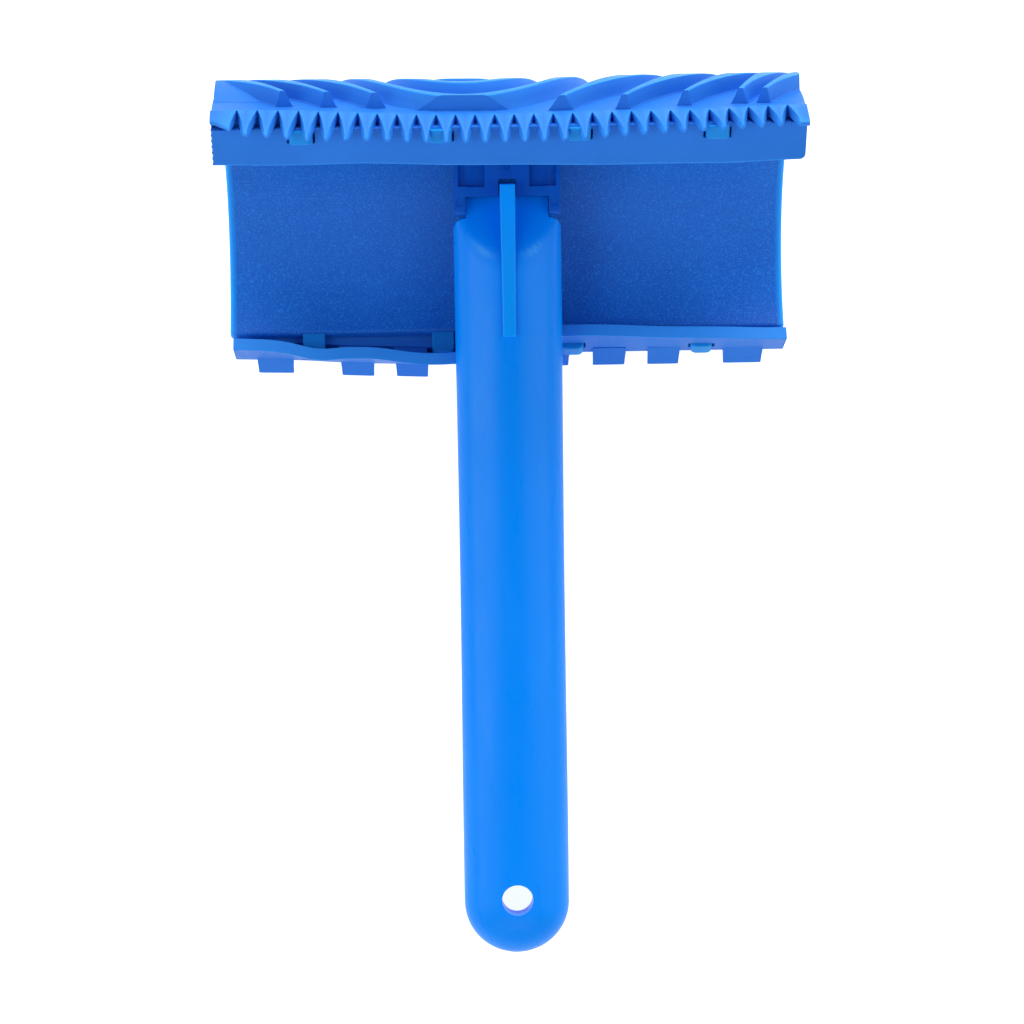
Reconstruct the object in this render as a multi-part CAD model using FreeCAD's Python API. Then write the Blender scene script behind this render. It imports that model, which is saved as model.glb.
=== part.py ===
"""Wood graining tool: a curved carrier, the rubber graining pad hooked over it, and a plug-in handle.

The model is built about the axis of the carrier's arc. An angle on the head is measured at that axis
from straight down, and grows towards the comb edge. Everything is then moved so that the origin is
the bottom centre of the whole tool as it lies on its pad and on the end of its handle.
X runs across the head, +Y from the handle's end towards the head, +Z up.
"""

import FreeCAD
import Part

import math
import os

# Head: one arc, whose width is that of a 5 inch graining pad
HEAD_WIDTH = 125.0
SHELL_R_IN = 31.0
SHELL_T = 2.6
ARC_LOW = -26.0
ARC_HIGH = 126.0
SHELL_EDGE_FILLET = 0.8

# Rubber pad
PAD_GAP = 0.05
PAD_R_IN = SHELL_R_IN + SHELL_T + PAD_GAP
PAD_R_OUT = 36.5
RIDGE_H = 3.5
RIDGE_ROOT = 1.4
RIDGE_R_OUT = PAD_R_OUT + RIDGE_H
FLANGE_T = 3.0
UPPER_FLANGE_R_IN = 26.5
LOWER_FLANGE_R_IN = 27.3

# Hooks that hold the pad: four on each end of the arc
HOOK_PITCH = 29.1
HOOK_COLUMNS = (-1.5, -0.5, 0.5, 1.5)
HOOK_W = 5.0
HOOK_PROUD = 1.6
HOOK_CORNER = 1.2
SLOT_W = 6.4
SLOT_PLAY = 0.3

# Comb along the upper edge of the pad
COMB_PITCH = 4.125
COMB_GAPS = 29
COMB_T = 2.0
COMB_ROOT_T = 3.0
COMB_LENGTH = 8.8
COMB_TURN = 4.0
COMB_ROOT_R = 37.3
TOOTH_TIP_W = 0.45

# Raised grain: each open line is (x at the lower edge, x half way, x at the upper edge, top width there)
RIDGE_END_LOW = ARC_LOW - 6.3
RIDGE_END_HIGH = 122.5
RIDGE_TOP_W = 5.4
RIDGE_FLANK = 0.6
RIDGE_FLANK_HIGH = 1.5
GRAIN = (
    (-53.0, -56.6, -53.5, 7.6),
    (-34.6, -49.6, -38.0, 1.2),
    (-22.2, -42.6, -28.0, 1.2),
    (9.5, 25.5, 11.0, 1.2),
    (22.2, 36.0, 24.0, 1.2),
    (34.6, 46.5, 37.0, 1.2),
    (53.0, 57.0, 49.0, 1.2),
)
BOW_POWER = 4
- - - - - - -
Exercise goal:
Extract the listing in its entirety, matching it exactly.

Task response:
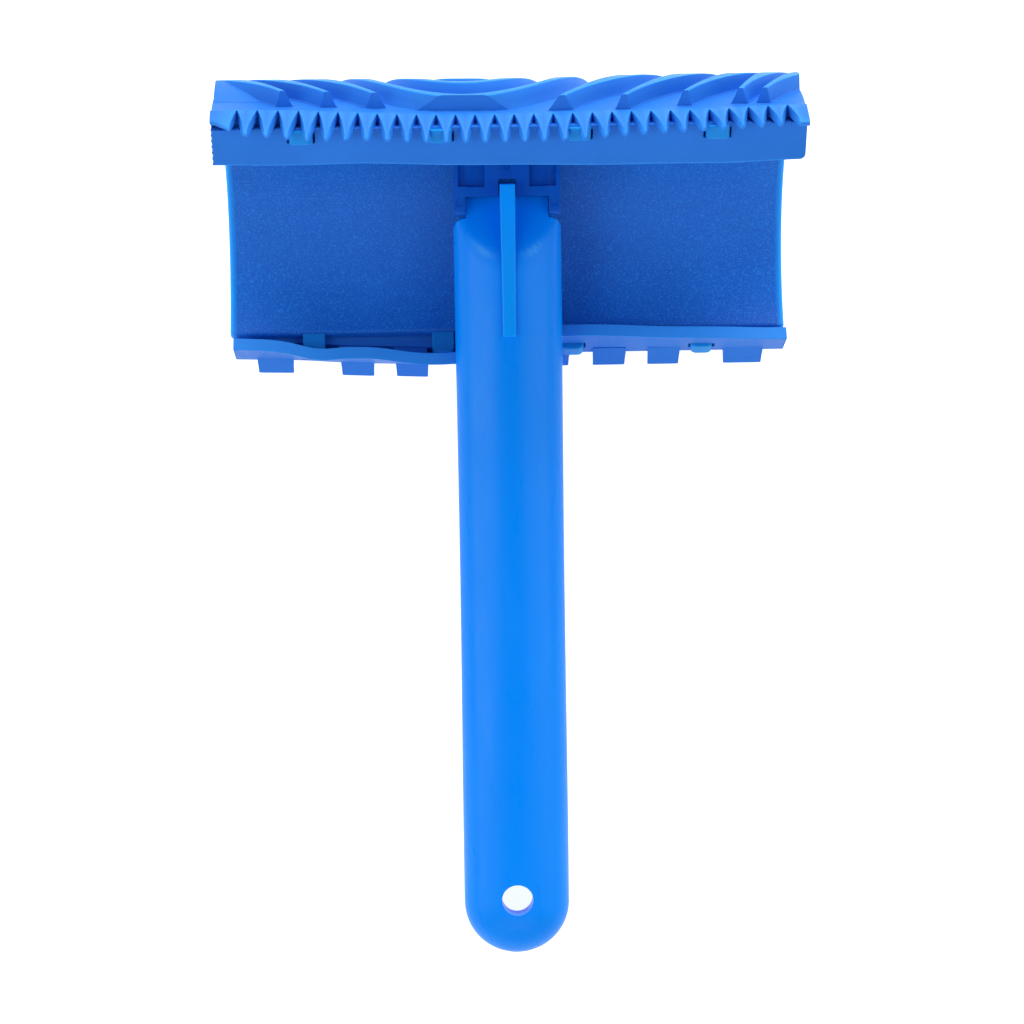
Reconstruct the object in this render as a multi-part CAD model using FreeCAD's Python API. Then write the Blender scene script behind this render. It imports that model, which is saved as model.glb.
=== part.py ===
"""Wood graining tool: a curved carrier, the rubber graining pad hooked over it, and a plug-in handle.

The model is built about the axis of the carrier's arc. An angle on the head is measured at that axis
from straight down, and grows towards the comb edge. Everything is then moved so that the origin is
the bottom centre of the whole tool as it lies on its pad and on the end of its handle.
X runs across the head, +Y from the handle's end towards the head, +Z up.
"""

import FreeCAD
import Part

import math
import os

# Head: one arc, whose width is that of a 5 inch graining pad
HEAD_WIDTH = 125.0
SHELL_R_IN = 31.0
SHELL_T = 2.6
ARC_LOW = -26.0
ARC_HIGH = 126.0
SHELL_EDGE_FILLET = 0.8

# Rubber pad
PAD_GAP = 0.05
PAD_R_IN = SHELL_R_IN + SHELL_T + PAD_GAP
PAD_R_OUT = 36.5
RIDGE_H = 3.5
RIDGE_ROOT = 1.4
RIDGE_R_OUT = PAD_R_OUT + RIDGE_H
FLANGE_T = 3.0
UPPER_FLANGE_R_IN = 26.5
LOWER_FLANGE_R_IN = 27.3

# Hooks that hold the pad: four on each end of the arc
HOOK_PITCH = 29.1
HOOK_COLUMNS = (-1.5, -0.5, 0.5, 1.5)
HOOK_W = 5.0
HOOK_PROUD = 1.6
HOOK_CORNER = 1.2
SLOT_W = 6.4
SLOT_PLAY = 0.3

# Comb along the upper edge of the pad
COMB_PITCH = 4.125
COMB_GAPS = 29
COMB_T = 2.0
COMB_ROOT_T = 3.0
COMB_LENGTH = 8.8
COMB_TURN = 4.0
COMB_ROOT_R = 37.3
TOOTH_TIP_W = 0.45

# Raised grain: each open line is (x at the lower edge, x half way, x at the upper edge, top width there)
RIDGE_END_LOW = ARC_LOW - 6.3
RIDGE_END_HIGH = 122.5
RIDGE_TOP_W = 5.4
RIDGE_FLANK = 0.6
RIDGE_FLANK_HIGH = 1.5
GRAIN = (
    (-53.0, -56.6, -53.5, 7.6),
    (-34.6, -49.6, -38.0, 1.2),
    (-22.2, -42.6, -28.0, 1.2),
    (9.5, 25.5, 11.0, 1.2),
    (22.2, 36.0, 24.0, 1.2),
    (34.6, 46.5, 37.0, 1.2),
    (53.0, 57.0, 49.0, 1.2),
)
BOW_POWER = 4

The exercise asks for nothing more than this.